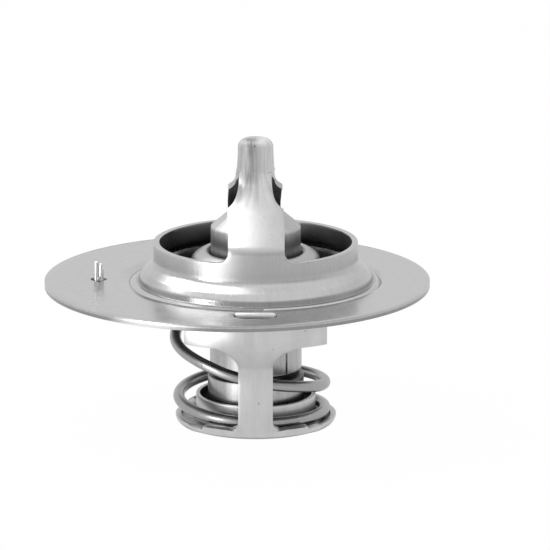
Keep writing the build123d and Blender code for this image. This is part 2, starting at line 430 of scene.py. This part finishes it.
class Finish(Nodes):
    """A node material under construction."""

    def __init__(self, name):
        self.material = bpy.data.materials.new(name)
        self.material.use_nodes = True
        super().__init__(self.material.node_tree)
        self.tree.nodes.clear()
        self.place = self.node("ShaderNodeTexCoord").outputs["Object"]

    def noise(self, scale, detail=2.0, vector=None, roughness=0.5):
        place = vector or self.place
        node = self.node("ShaderNodeTexNoise", Vector=place, Scale=scale, Detail=detail, Roughness=roughness)
        return Socket(self.tree, node.outputs["Fac"])

    def stretched(self, x, y, z):
        """Object coordinates about the valve's axis, scaled along each direction."""
        start = (-axis_x * x, 0, 0)
        node = self.node("ShaderNodeMapping", Vector=self.place, Location=start, Scale=(x, y, z))
        return node.outputs["Vector"]

    def round_axis(self, round_scale, height_scale, radius_scale):
        """Coordinates that follow a turned piece: angle, height and radius about the valve's axis."""
        x, y, z = self.parts(self.place)
        across = x - axis_x
        radius = (across * across + y * y) ** 0.5
        angle = across.maths("ARCTAN2", y)
        joined = self.node(
            "ShaderNodeCombineXYZ", X=angle * round_scale, Y=z * height_scale, Z=radius * radius_scale
        )
        return joined.outputs[0]

    def close(self, grey, rough, bump, depth, metallic=1.0, tint=(1, 1, 1)):
        """Ends the material in a Principled shader. grey and bump are sockets, rough a socket or a number."""
        mixed = self.node("ShaderNodeMix", {"data_type": "RGBA", "clamp_factor": True})
        factor, black, full = (mixed.inputs[k] for k in (0, 6, 7))
        self.tree.links.new(grey.link, factor)
        black.default_value = (0, 0, 0, 1)
        full.default_value = (*tint, 1)
        raised = self.node("ShaderNodeBump", Strength=0.6, Distance=depth, Height=bump)
        shader = self.node(
            "ShaderNodeBsdfPrincipled",
            Base_Color=mixed.outputs[2],
            Metallic=metallic,
            Roughness=rough,
            Normal=raised.outputs[0],
        )
        self.node("ShaderNodeOutputMaterial", Surface=shader.outputs[0])
        return self.material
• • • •
**EXERCISE DETAILS:**
Extract all of the data exactly as written.

**RESPONSE FOR THIS EXERCISE:**
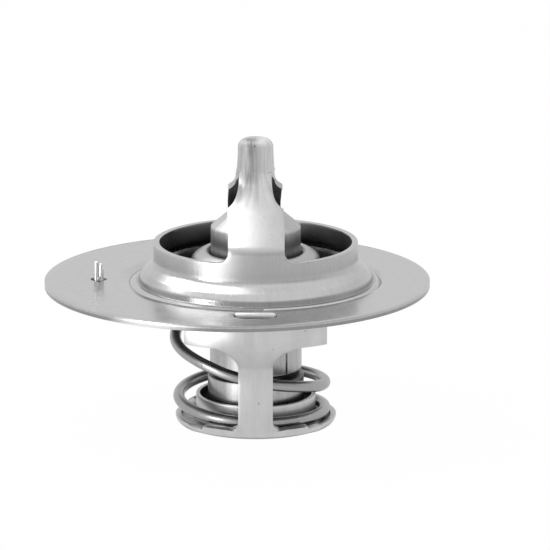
Keep writing the build123d and Blender code for this image. This is part 2, starting at line 430 of scene.py. This part finishes it.
class Finish(Nodes):
    """A node material under construction."""

    def __init__(self, name):
        self.material = bpy.data.materials.new(name)
        self.material.use_nodes = True
        super().__init__(self.material.node_tree)
        self.tree.nodes.clear()
        self.place = self.node("ShaderNodeTexCoord").outputs["Object"]

    def noise(self, scale, detail=2.0, vector=None, roughness=0.5):
        place = vector or self.place
        node = self.node("ShaderNodeTexNoise", Vector=place, Scale=scale, Detail=detail, Roughness=roughness)
        return Socket(self.tree, node.outputs["Fac"])

    def stretched(self, x, y, z):
        """Object coordinates about the valve's axis, scaled along each direction."""
        start = (-axis_x * x, 0, 0)
        node = self.node("ShaderNodeMapping", Vector=self.place, Location=start, Scale=(x, y, z))
        return node.outputs["Vector"]

    def round_axis(self, round_scale, height_scale, radius_scale):
        """Coordinates that follow a turned piece: angle, height and radius about the valve's axis."""
        x, y, z = self.parts(self.place)
        across = x - axis_x
        radius = (across * across + y * y) ** 0.5
        angle = across.maths("ARCTAN2", y)
        joined = self.node(
            "ShaderNodeCombineXYZ", X=angle * round_scale, Y=z * height_scale, Z=radius * radius_scale
        )
        return joined.outputs[0]

    def close(self, grey, rough, bump, depth, metallic=1.0, tint=(1, 1, 1)):
        """Ends the material in a Principled shader. grey and bump are sockets, rough a socket or a number."""
        mixed = self.node("ShaderNodeMix", {"data_type": "RGBA", "clamp_factor": True})
        factor, black, full = (mixed.inputs[k] for k in (0, 6, 7))
        self.tree.links.new(grey.link, factor)
        black.default_value = (0, 0, 0, 1)
        full.default_value = (*tint, 1)
        raised = self.node("ShaderNodeBump", Strength=0.6, Distance=depth, Height=bump)
        shader = self.node(
            "ShaderNodeBsdfPrincipled",
            Base_Color=mixed.outputs[2],
            Metallic=metallic,
            Roughness=rough,
            Normal=raised.outputs[0],
        )
        self.node("ShaderNodeOutputMaterial", Surface=shader.outputs[0])
        return self.material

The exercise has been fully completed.